It has 2 MB of video memory to reduce layer change pauses, vs. 3 MB in the 1600, but it has a Zoom control for those of you who just cannot stand to watch movies in widescreen format (the 1600 doesn't have zoom). It tests out much like the 1600 in terms of quality (good), but has a few quirks that you can read about below.
The 900 does not handle DVD-A, but it does have 24/192 DACs so it will play DVDs that have 24/96 stereo audio, such as the Hi-Res Music discs we have discussed in the past. The instruction manual says it will pass 24/96 digital bitstreams, IF the software does not have a copyright protection, and I am not holding my breath for such discs. So, you may have to use the stereo analog out for 24/96 audio (digital out is OK for DD and DTS).
It has 12 bit video DACs, which should provide less video noise.
The remote control is large, has a modest tactile feel to it, and is not backlit. It is a simple control, with no frills. (Click on the photo to see a larger version.)
The rear panel has the usual connections, with optical Toslink and coaxial digital audio outputs, stereo analog audio outputs, composite, component, and S-Video outputs.
DD, DTS, and CD audio worked fine through the digital out (I used the Toslink connection), but I could not get 24/96 (on DVD) to pass digitally, and I had to use the stereo analog out for such discs. It took 20 - 30 seconds for 24/96 DVD audio discs to start playing, while DTS-CD, and conventional CDs took a much shorter time. DVD movies booted in a normal amount of time, comparable to other DVD players.
24/96 audio, played through the stereo analog outputs of the 900, sounded very good. The DACs in the 900 are specified as 24/192, and because such DACs are available now inexpensively, most players will probably have them from now on. The difference between 24/96 and the old 16/44.1 is really quite noticeable. It is so much smoother, with less harshness. It is more like analog, and that is a compliment. The fact that we can get a sound like this in a mass market player is very encouraging. I used two new releases from Hi-Res Music, one being Leon Russell (original release 1970, remastered to 24/96 by Hi-Res), and the other, Freddie King - Texas Cannonball (original release, 1972, 1974, remastered to 24/96 by Hi-Res). I felt like I should have been looking at a turntable instead of the LED readout on the Denon DVD-900.
Speaking of the LED panel, it is about the most basic I have seen in years. The LED is white and has very little information being shown. I don't care that much about the readout panel, but I would have liked to see a little more info there.
The disc drawer is a little noisier than most. Some people care about this. I don't, since I am not watching a movie when I am changing the disc. When the drawer goes in and out, it could make a sound like an old Pontiac for all I care.
Out of the box, the video quality is a little on the soft side, with colors slightly muted or laid back. It does not appear to be a resolution thing, since I could see all of the 6.75 MHz lines, as shown below. It may just be they did not put in much enhancement, and the voltage output on the color channels is lower than the 1600. In other words, the image did not have a lot of snap to it, compared to the Denon DVD-1600. Adjusting the color control above midway on the display alleviates the color muting. Adjusting sharpness and contrast puts back the snap.

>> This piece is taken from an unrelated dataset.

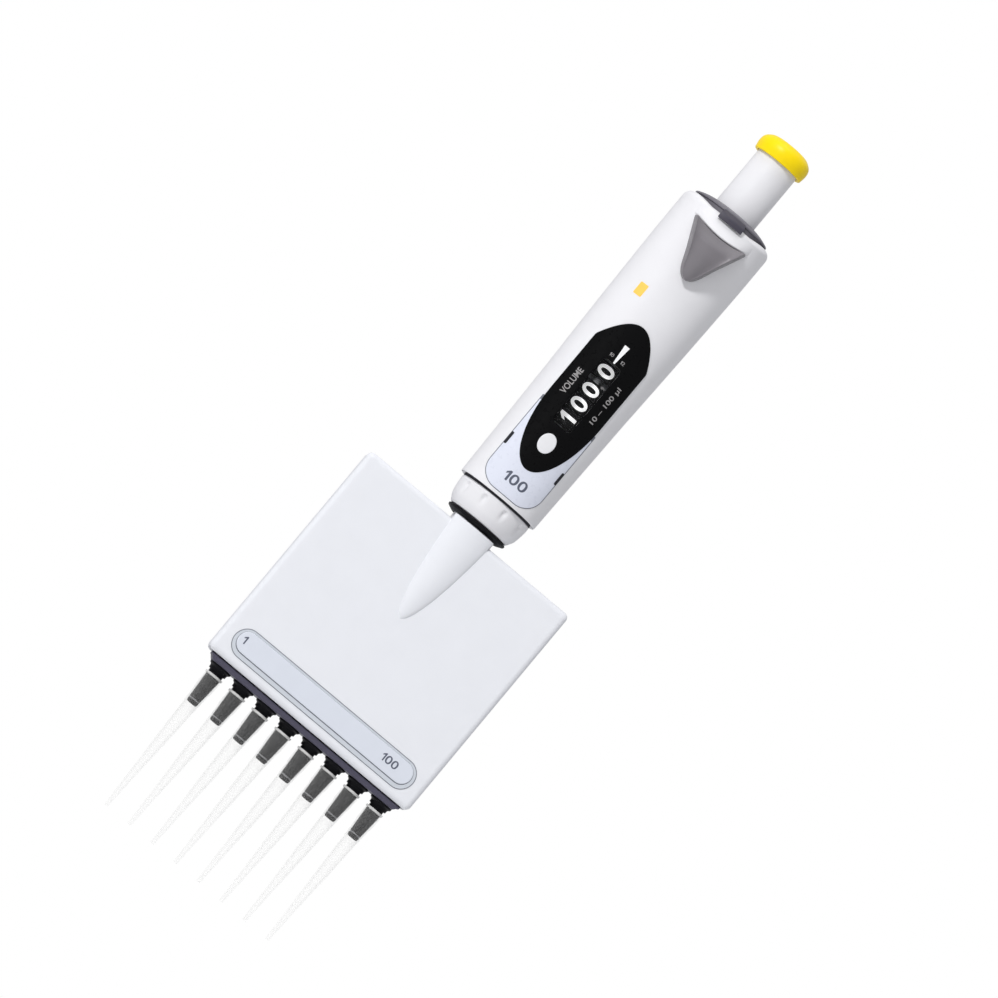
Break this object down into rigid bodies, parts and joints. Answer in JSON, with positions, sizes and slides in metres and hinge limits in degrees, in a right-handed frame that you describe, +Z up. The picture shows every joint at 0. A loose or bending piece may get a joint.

The good news is that the 900 does not appear to have the chroma bug visible with 480p, and I know that is something most Secrets readers do care about. The Faroudja DCDi technology tends to mask the bug, but in any case, I could not see it with this player in 480p. Some readers have reported that it is visible in 480i.
The 900, like the 1600, tested out very well in our Benchmark Standards, as shown in the table below. The only difference between the 900 and 1600 was that the 900 had some problems with "The Abyss" (A), where it combed with the subtitles.
On the bench, the DVD-900 analog audio tested out as follows:
Using the CBS Test Disc, an input signal of 1 kHz recorded at 0 dB produced second, third, fourth, and fifth harmonics, along with some IM peaks, as shown below. The second harmonic was the largest one.
With 11 kHz and 12.1 kHz inputs, the amount of noise above 30 kHz was higher than it was with the Denon DVD-1600.
The frequency response is shown below. It is within 0.5 dB from 20 Hz - 20 kHz.
At first, I thought the 900 might just be a 1600 without DVD-A capability, but it is a much different player. However, within a few limitations (slightly soft picture and muted colors out of the box, which can be adjusted to taste with contrast, sharpness, and color controls on your display), it is still a reasonable machine. I would probably go with something that has more snap to the picture out of the box (because I prefer not to boost the picture with the display), and more info in the LED panel, but that is just my preference.